Sophie Creuz nous parle de L’impitoyable aujourd’hui, titre d’un livre signé Emmanuelle Loyer qui paraît chez Flammarion.
C’est le livre d’une lectrice, une lectrice avertie, qui trouve dans les œuvres littéraires, à la fois un refuge et un éclairage sur notre place dans le monde, et sur cette modernité qui nous oblige, nous oppresse et nous englue. Elle avait lu quelque part cette expression :"l’impitoyable aujourd’hui" qui traduit dit si bien ce à quoi nous exposent les guerres, les désastres écologiques et la marche du monde qui nous est imposée.
Pendant le confinement, dans cette parenthèse d’un temps suspendu, et dans la compagnie des livres de sa bibliothèque bien achalandée, Emmanuelle Loyer a trouvé des alliés pour se mettre en dehors de cette immédiateté à laquelle nous sommes sans cesse sommés de répondre. Chez les auteurs des siècles précédents, elle a trouvé matière et manière de se libérer de cette modernité accablante, pour "inventer un nouveau rapport au temps" et revenir ensuite au présent pour l’habiter différemment, lui donner du champ, de l’épaisseur, et d’autres horizons.
L’historienne qu’elle est, lit avec nous ses bonheurs de lectures et nous les raconte avec gourmandise, les éclaire, les remet en contexte et trouve des points d’appui dans les romans. Notamment chez les romantiques qui eux aussi rêvaient d’un autre monde, à d’autres alliances avec la nature et avec les peuples extra-européens colonisés, asservis et pillés par l’industrialisation.
Elle relit Derzou Ouzal ou Le dernier des Mohicans ou George Sand qui voit elle aussi voit disparaître des savoirs, des usages et des solidarités anciennes dans sa campagne française. Elle nous montre qu’il y a des sciences sociales dans ces textes de fiction, chez Balzac, Zola, un regard politique chez Victor Hugo qui emporte, avec toujours une dimension compassionnelle et engagée qui touche particulièrement Emmanuelle Loyer.

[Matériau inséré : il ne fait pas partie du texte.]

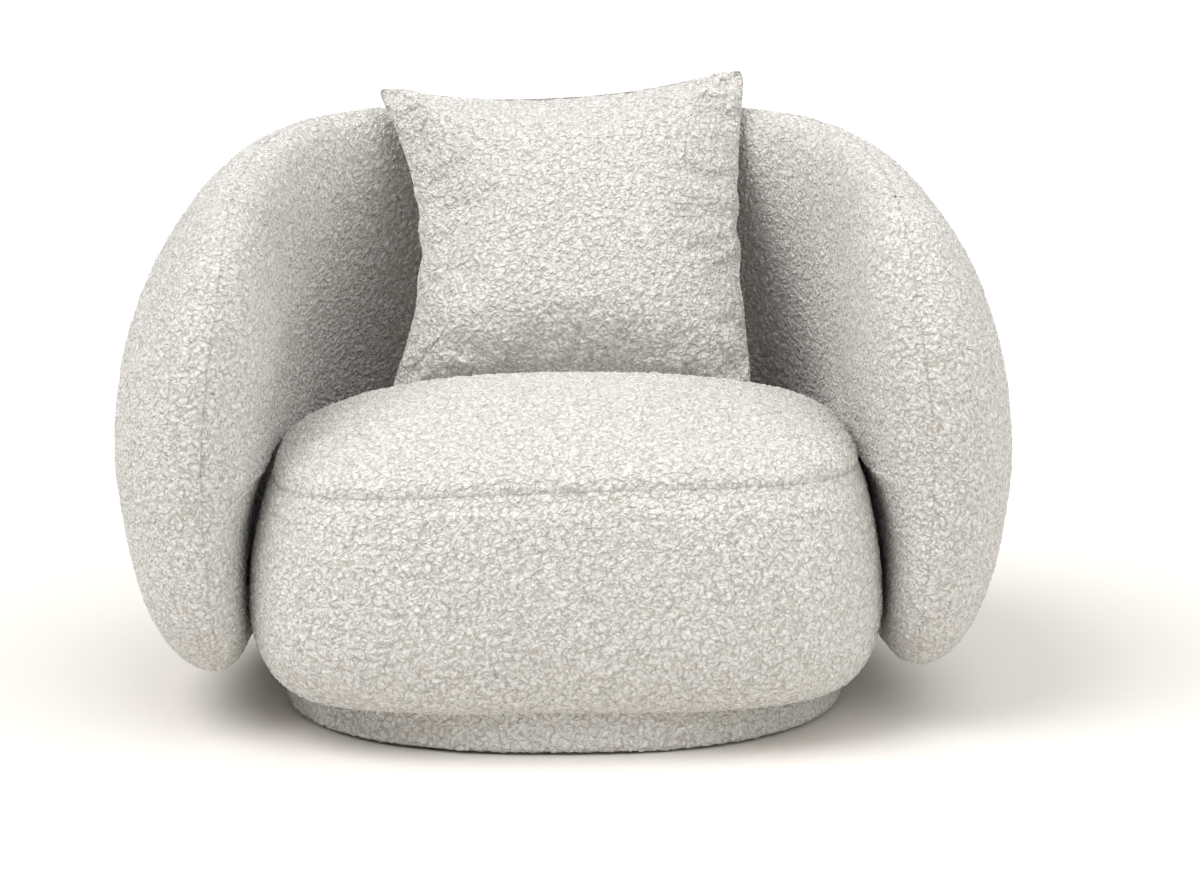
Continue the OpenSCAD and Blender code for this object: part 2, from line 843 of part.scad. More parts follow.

Professeure d’Histoire contemporaine à Sciences Po Paris, elle est aussi auteure en 2015 d’une biographie de Claude Lévi-Strauss couronné d’un prix Femina de l’essai. Son point de vue à la fois anthropologique, historique, politique ainsi que sa curiosité la met au diapason d’auteurs qui ont pris leur époque en pleine figure et à bras-le-corps, notamment au vingtième siècle, traversé par deux guerres, et par la barbarie nazie et stalinienne. Elle prend dans sa bibliothèque Joseph Roth, Stefan Zweig, Hannah Arendt, Chalamov, Walter Benjamin, qui tous ont tiré en vain la sonnette d’alarme du désastre annoncé. On les relit aujourd’hui avec le même effroi, la même actualité et la même inquiétude. Mais à défaut d’avoir été entendus, ils ont écrit des œuvres qui nous aident et nous comblent encore aujourd’hui. Fussent parce qu’elles clament la triste ironie de nos aveuglements, et sauvent ce qu’il faut chérir.

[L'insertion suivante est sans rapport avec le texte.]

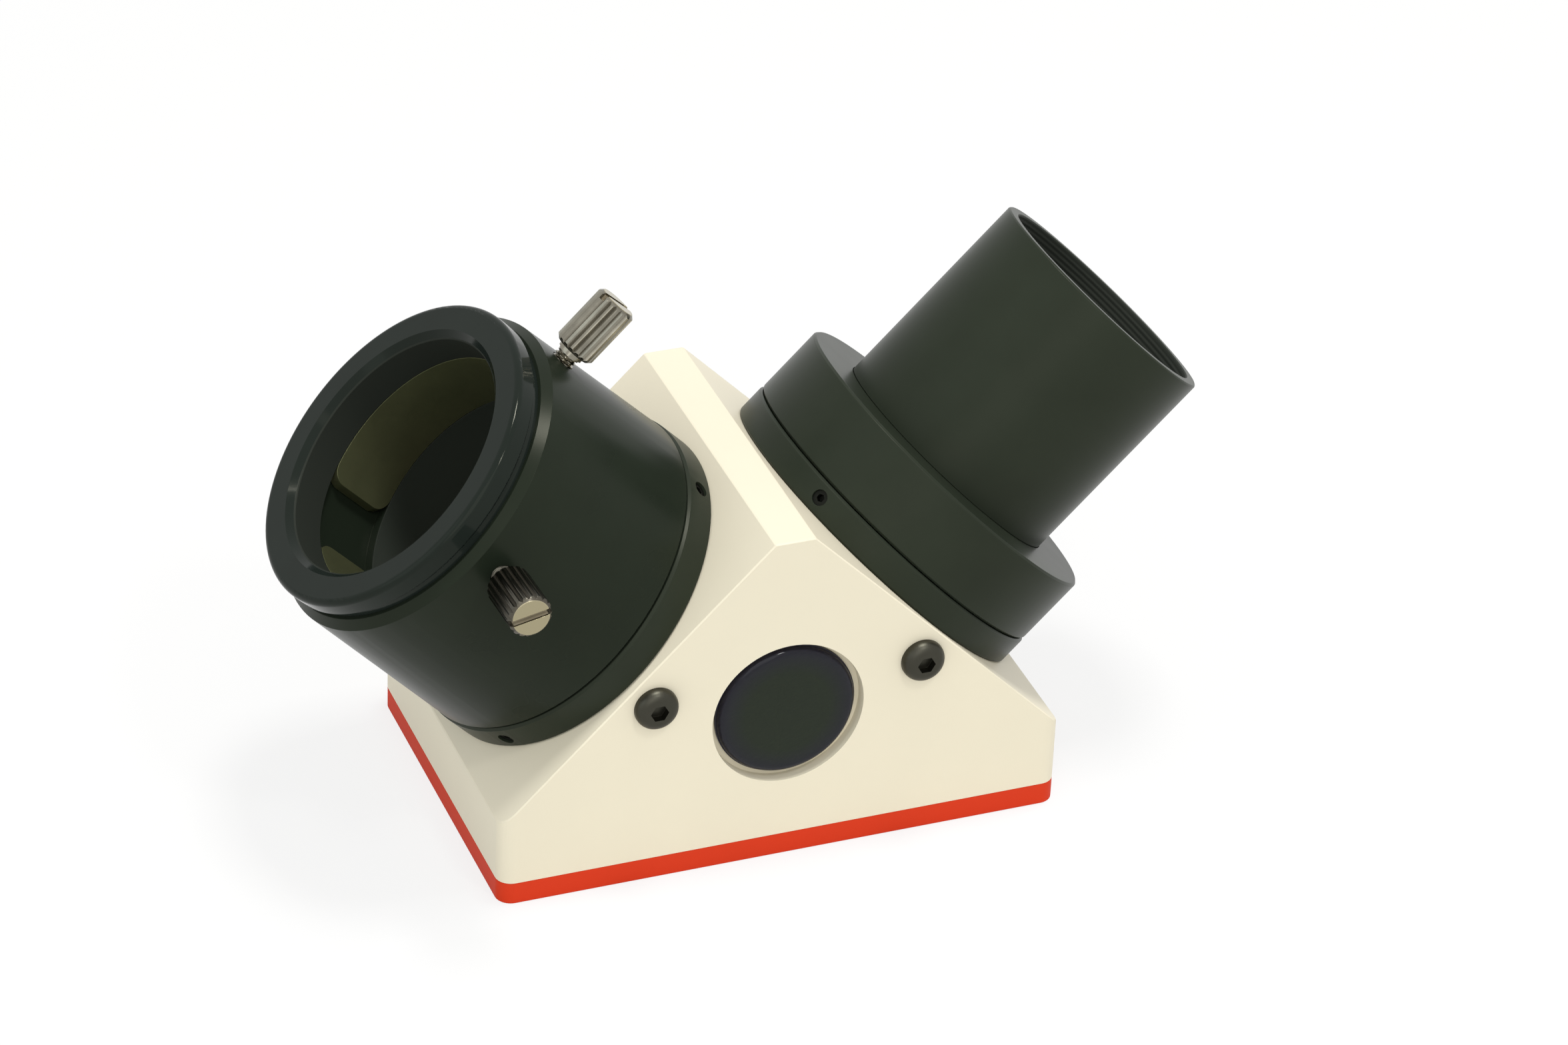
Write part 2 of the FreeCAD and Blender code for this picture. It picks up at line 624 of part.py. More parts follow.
def make_port_ring(label, side, radius, height, foot, azimuth):
    """Ring on the sloping face with a spigot in the housing and a socket for a foot above."""
    body = new_body(label)
    socket = "(" + foot + " + foot_play)"
    groove = "(spigot_radius - lock_groove_depth)"
    groove_low = "(-lock_depth - lock_groove_width / 2)"
    groove_high = "(-lock_depth + lock_groove_width / 2)"
    add_revolution(body, (
        ("aperture_radius", "-spigot_depth"),
        ("spigot_radius", "-spigot_depth"),
        ("spigot_radius", groove_low), (groove, groove_low),
        (groove, groove_high), ("spigot_radius", groove_high),
        ("spigot_radius", "0"),
        (radius + " - ring_break", "0"), (radius, "ring_break"),
        (radius, height + " - ring_break"), (radius + " - ring_break", height),
        (socket, height), (socket, "socket_floor"),
        ("aperture_radius", "socket_floor"),
    ), label + "_profile")
    hole = new_sketch(body, label + "_tap", "YZ_Plane", turn_axis=(0, 1, 0), turn=azimuth)
    draw_circle(hole, "set_screw_radius", "0", "set_screw_height")
    drilled = add_pocket(body, hole, radius + " + " + OVERRUN, flip=True)
    repeat_round(body, drilled, hole, SET_SCREWS)
    place_on_port(body, side)
    return body


def make_set_screws(label, ring, radius, foot, azimuth):
    """Socket set screws that point into the groove of a foot."""
    screw = doc.addObject("PartDesign::Body", label + "_single")
    tip = "(" + foot + " - foot_groove_depth + set_screw_tip_gap)"
    outer = "(" + radius + " - set_screw_sink)"
    add_revolution(screw, (
        ("0", tip), ("set_screw_tip_radius", tip),
        ("set_screw_radius", tip + " + set_screw_cone"),
        ("set_screw_radius", outer), ("0", outer),
    ), label + "_profile")
    socket = new_sketch(screw, label + "_socket", "XY_Plane", ("0", "0", outer))
    draw_hexagon(socket, "set_screw_flats")
    add_pocket(screw, socket, "set_screw_socket_depth")
    spots = []
    for index in range(SET_SCREWS):
        turn = FreeCAD.Rotation(FreeCAD.Vector(0, 0, 1), value(azimuth) + index * 360.0 / SET_SCREWS)
        along_x = FreeCAD.Rotation(FreeCAD.Vector(0, 1, 0), 90)
        spot = FreeCAD.Vector(0, 0, value("set_screw_height"))
        spots.append(ring.Placement.multiply(FreeCAD.Placement(spot, turn.multiply(along_x))))
    copies(label, screw.Shape, spots)


def foot_corners(foot, height):
    """The part of a barrel or collar that plugs into its port ring, from inside out."""
    groove = "(" + foot + " - foot_groove_depth)"
    return (
        (foot + " - ring_break", FOOT_LOW),
        (foot, FOOT_LOW + " + ring_break"),
        (foot, "set_screw_height - foot_groove_mouth"),
        (groove, "set_screw_height - foot_groove_bottom"),
        (groove, "set_screw_height + foot_groove_bottom"),
        (foot, "set_screw_height + foot_groove_mouth"),
        (foot, height + " + seam_gap"),
    )


# ---------------------------------------------------------------- eyepiece side

def make_filter_cell():
    """Cell, blocking filter and retaining ring inside the eyepiece port ring."""
    cell = new_body("blocking_filter_cell")
    glass_low = "(cell_floor - cell_low)"
    cell_top = "(cell_height - cell_low)"
    seat = "(blocker_radius + glass_play)"
    add_revolution(cell, (
        ("blocker_aperture_radius", "-cell_low"), (CELL_RADIUS, "-cell_low"),
        (CELL_RADIUS, cell_top), (seat, cell_top),
        (seat, glass_low), ("blocker_aperture_radius", glass_low),
    ), "cell_profile")
    place_on_port(cell, EYEPIECE_SIDE)
    make_glass("blocking_filter", EYEPIECE_SIDE, "blocker_radius", "blocker_thickness", glass_low)
    ring_low = glass_low + " + blocker_thickness"
    make_retaining_ring("blocking_filter_ring", EYEPIECE_SIDE, "blocker_aperture_radius", seat,
                        ring_low, "blocker_ring_height")


def make_glass(label, side, radius, thickness, low):
    glass = doc.addObject("Part::Cylinder", label)
    glass.Label = label
    bind(glass, "Radius", radius)
    bind(glass, "Height", thickness)
    turn = "slope_angle" if side > 0 else "-slope_angle"
    place(glass, port_spot(side, low), (0, 1, 0), turn)
    exported.append(glass)


def make_retaining_ring(label, side, inner, outer, low, height):
    """Thin threaded ring with two spanner slots."""
    body = new_body(label)
    high = low + " + " + height
    add_revolution(body, ((inner, low), (outer, low), (outer, high), (inner, high)), label + "_profile")
    slot = new_sketch(body, label + "_slot", "XY_Plane", ("0", "0", high))
    x, y = "(" + outer + " + " + OVERRUN + ")", "spanner_slot_width / 2"
    draw_outline(slot, (("-" + x, "-" + y), (x, "-" + y), (x, y), ("-" + x, y)))
    add_pocket(body, slot, "spanner_slot_depth")
    place_on_port(body, side)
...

Ce livre-ci est un essai brillant, faut-il le dire, mais tout à fait accessible et dans lequel il n’est pas interdit de picorer. Il nous invite d’ailleurs à déambuler dans ces pages comme de Nerval dans les rues Paris, en humant l’air du temps, ou comme Hugo en s’amusant des modes idiotes ou avec Stendhal observant l’ennui de la vie moderne, déjà. Le but est de se sentir moins seul, face comme elle l’écrit, "au présent toujours décevant, (qui) doit être épaissi et épuisé : pris à la gueule".
Et de percevoir la grande histoire — ou prétendue telle — par le prisme des petites histoires humaines, qui lui donne corps, âme, sang et des vérités plurielles. Et c’est réussi, cette lecture érudite, savante sans jamais être pédante, superbement écrite, nous permet de serpenter dans les ruines du temps, pour habiter notre époque autrement, avec une distance à la fois solidaire et solitaire, pour se réinventer.
Car c’est précisément ce que permet le roman qui conjugue tous les possibles et toutes les temporalités dans une belle concordance des temps. Pas seulement grammaticale. C’est d’ailleurs l’injonction en sous-titre de cet ouvrage : "lire pour (ne pas) vivre avec son temps".